# A note to members of Crustaforum



## rescuepenguin (Apr 21, 2010)

Mods please forgive this thread. There are a large number of people here who are members of Crustaforum. I got a facebook message from one of the mods stating that it had been hacked and spreading malware. She advised not to visit the forum for a while.

Steve


----------



## Nicklfire (Apr 21, 2010)

tell them to contact me if they need assistance with anything


----------



## neven (May 15, 2010)

it can be a bit daunting when exploit teams take focus on your site... I ended up closing down a 3 year old forum once because i just couldn't take it anymore, constantly battling hacks, resinstalling forum software, and porting custom mods over and over again to the forum. Scouring the net for the latest exploit fixes only to suffer from new ones. Eventually it got to the point where it was leave the malware and keep the members, or close the site and say goodbye.

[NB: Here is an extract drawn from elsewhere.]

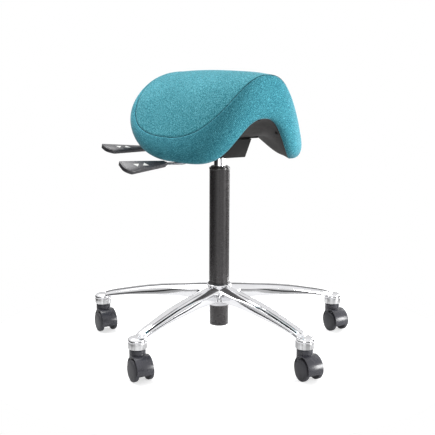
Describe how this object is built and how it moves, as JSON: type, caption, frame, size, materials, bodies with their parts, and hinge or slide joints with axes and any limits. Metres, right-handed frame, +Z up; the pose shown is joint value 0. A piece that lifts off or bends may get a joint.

This was nuke based sites though, which development being open source and exploit updates being behind, exploit teams had it way too easy. Atleast with vbulletin things are much more secured (in comparison) and security patches much more frequent. Looking at Crustaforum, i've noticed its not up to date software wise, they may want to keep up with that if they wish to keep these exploiters at bay.


----------



## thefishwife (Apr 21, 2010)

Thanks for posting Steve ya beat me too it, and I am glad! I just dont understand why people do these sorts of things, its just a forum where we share information. grrrrr


----------



## eternity302 (Apr 22, 2010)

thefishwife said:


> Thanks for posting Steve ya beat me too it, and I am glad! I just dont understand why people do these sorts of things, its just a forum where we share information. grrrrr


We always have idiots in this world that has nothing to do.. i always wondered the reason behind it... i just dun understand! 

GOod luck guys!


----------



## neven (May 15, 2010)

many of it is to get world of warcraft account information, big bucks there


----------



## davefrombc (Apr 21, 2010)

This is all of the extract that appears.